Doch der Widerstand gegen die Besatzung durch die  Bevölkerung, der in den Medien - wenn überhaupt erwähnt - nur den geschätzten 30.000 bewaffneten Taliban zugerechnet wird, wächst. Die Besatzer können sich nur noch mit stärkster Absicherung aus ihren Militärstützpunkten hinaus wagen. Immer häufiger wird von stundenlangen Gefechten berichtet.

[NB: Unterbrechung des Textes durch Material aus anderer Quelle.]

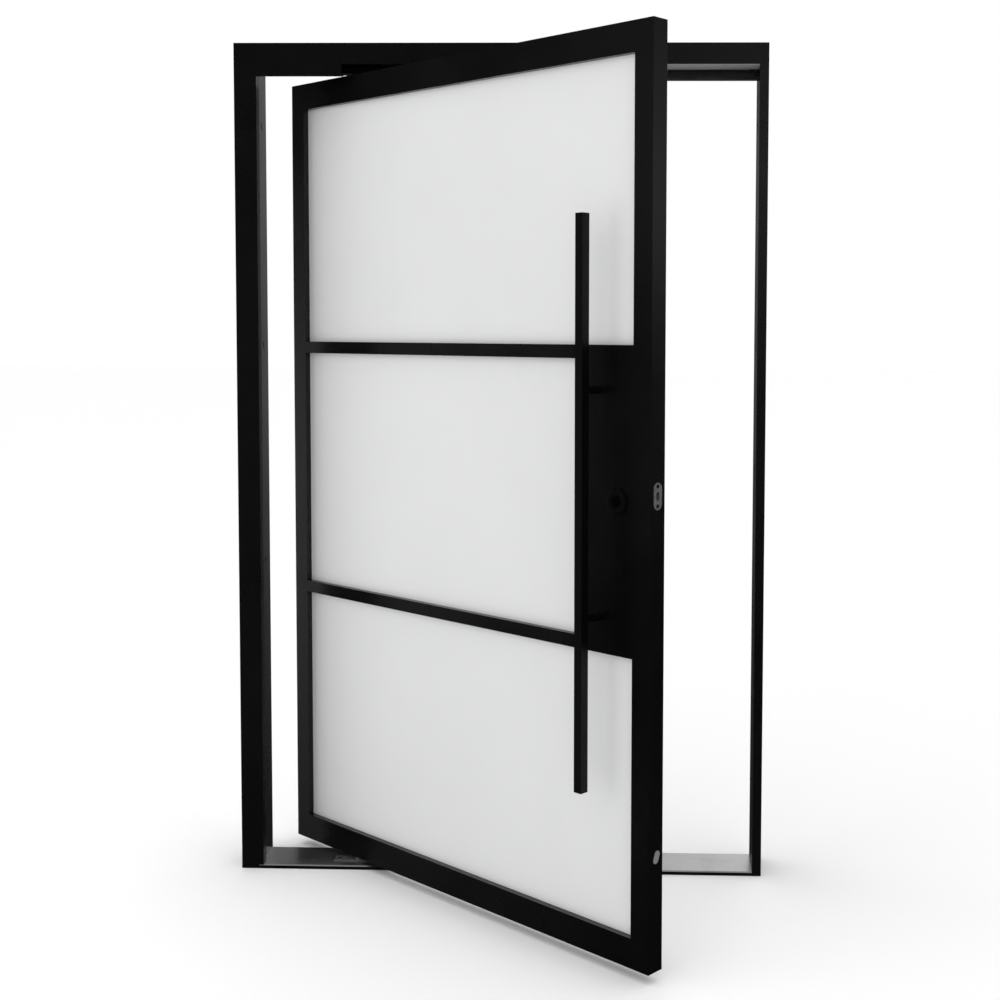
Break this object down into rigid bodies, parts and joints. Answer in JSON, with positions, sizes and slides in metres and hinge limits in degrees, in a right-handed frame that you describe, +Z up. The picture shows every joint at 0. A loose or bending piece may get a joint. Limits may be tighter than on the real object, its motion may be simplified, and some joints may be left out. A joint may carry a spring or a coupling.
{
  "type": "glass pivot door",
  "caption": "Black steel pivot door in its frame: frosted glass lites between slim glazing bars, a lock panel, long square pull bars and a deadbolt; the leaf stands open.",
  "frame": {"origin": "middle of the threshold's underside, halfway through the frame's depth", "axes": "+Z up, +X from the hinge jamb to the lock jamb, -Y towards the side that the leaf's lock edge opens to"},
  "size_m": [1.525, 0.9594, 2.4],
  "materials": {
    "frame_black": "satin",
    "leaf_black": "satin",
    "threshold_metal": "satin",
    "frosted_glass": "satin",
    "black_rubber": "matte",
    "black_pile": "matte",
    "zinc_steel": "satin",
    "satin_steel": "satin",
    "black_steel": "satin",
    "hardware_black": "satin",
    "black_plastic": "matte",
    "brass": "satin"
  },
  "bodies": {
    "frame": {"hinge_jamb": "frame_black", "lock_jamb": "frame_black", "head": "frame_black", "threshold": "threshold_metal", "jamb_stop": "frame_black", "head_stop_front": "frame_black", "head_stop_rear": "frame_black", "soffit_strip": "threshold_metal", "seal_jamb": "black_rubber", "seal_head_front": "black_rubber", "seal_head_rear": "black_rubber", "head_cleats": "zinc_steel", "frame_screws": "zinc_steel", "fixing_caps": "frame_black", "strike_plate": "hardware_black", "strike_screws": "hardware_black", "top_pivot_housing": "zinc_steel", "top_pivot_pin": "black_steel", "top_pivot_block": "black_steel", "bottom_pivot_plate": "satin_steel", "pivot_plate_screws": "black_steel", "thrust_washer": "brass"},
    "leaf": {"hinge_stile": "leaf_black", "lock_stile": "leaf_black", "top_rail": "leaf_black", "bottom_rail": "leaf_black", "upper_bar": "leaf_black", "lower_bar": "leaf_black", "panel_upright": "leaf_black", "lock_panel_front": "leaf_black", "lock_panel_back": "leaf_black", "glass_top": "frosted_glass", "glass_middle": "frosted_glass", "glass_bottom": "frosted_glass", "beads_top": "leaf_black", "beads_middle": "leaf_black", "beads_bottom": "leaf_black", "gaskets_top": "black_rubber", "gaskets_middle": "black_rubber", "gaskets_bottom": "black_rubber", "setting_blocks": "black_plastic", "top_pivot_bush": "zinc_steel", "bottom_pivot_block": "zinc_steel", "pivot_block_screws": "zinc_steel", "bottom_brush": "black_pile", "edge_cap": "satin_steel", "pull_bar_front": "hardware_black", "pull_bar_back": "hardware_black", "pull_bar_caps": "hardware_black", "handle_posts": "hardware_black", "handle_studs": "zinc_steel", "lock_case": "zinc_steel", "faceplate": "satin_steel", "faceplate_screws": "hardware_black", "cylinder_body": "black_steel", "rose_front": "hardware_black", "rose_back": "hardware_black"},
    "lock_turn": {"lock_spindle": "black_steel", "thumbturn": "hardware_black"},
    "bolt": {"lock_bolt": "satin_steel"}
  },
  "joints": [
    {"name": "leaf_swing", "type": "hinge", "parent": "frame", "child": "leaf", "pos_m": [-0.4235, -0.02, 0], "axis": [0, 0, -1], "range_deg": [-40, 50]},
    {"name": "lock_turn", "type": "hinge", "parent": "leaf", "child": "lock_turn", "pos_m": [0.38008, -0.69428, 1.171], "axis": [0.6428, 0.766, 0], "range_deg": [0, 90]},
    {"name": "bolt_throw", "type": "slide", "parent": "leaf", "child": "bolt", "axis": [0.766, -0.6428, 0], "range_m": [0, 0.01838]}
  ],
  "couplings": [
    {"joint": "bolt_throw", "follows": "lock_turn", "m_per_rad": 0.011704}
  ]
}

Im April gab es Massendemonstrationen von Zehntausenden in mehreren Städten des Landes, die durch die demokratischen Aufstandsbewegungen in den nordafrikanischen Städten beflügelt wurden. Am gestrigen Donnerstag protestierten hunderte Afghanen in Kabul für einen sofortigen Truppenabzug. Unter anderem aus solchen Gründen warnt Verteidigungsminister Thomas de Maizière vor einem zu schnellen Abzug, weil das Land sonst in einem "Chaos" versinke.

Das größte Chaos haben aber die imperialistischen Besatzer angerichtet, während die Völker gerade in den demokratischen Aufstandsbewegungen der arabischen Länder bewiesen haben, dass sie ihre Geschicke sehr gut in die eigene Hand nehmen können. Dort haben sich die kämpfenden Massen selbst organisiert, Elemente der direkten Demokratie verwirklicht und den Kampf um ihre Selbstbefreiung aufgenommen. In einer antiimperialistischen Revolution als Teil der internationalen sozialistischen Revolution liegt auch die Perspektive des afghanischen Volks. Diese Perspektive und die dazu nötige Stärkung des Zusammenschlusses der Revolutionäre auf der Welt zu fördern - das ist die wichtigste Schlussfolgerung aus zehn Jahren Afghanistan-Krieg. Das können wir mit der Durchsetzung der Forderung der Friedensbewegung nach sofortigem Abzug aller ausländischen Truppen aus Afghanistan unterstützen.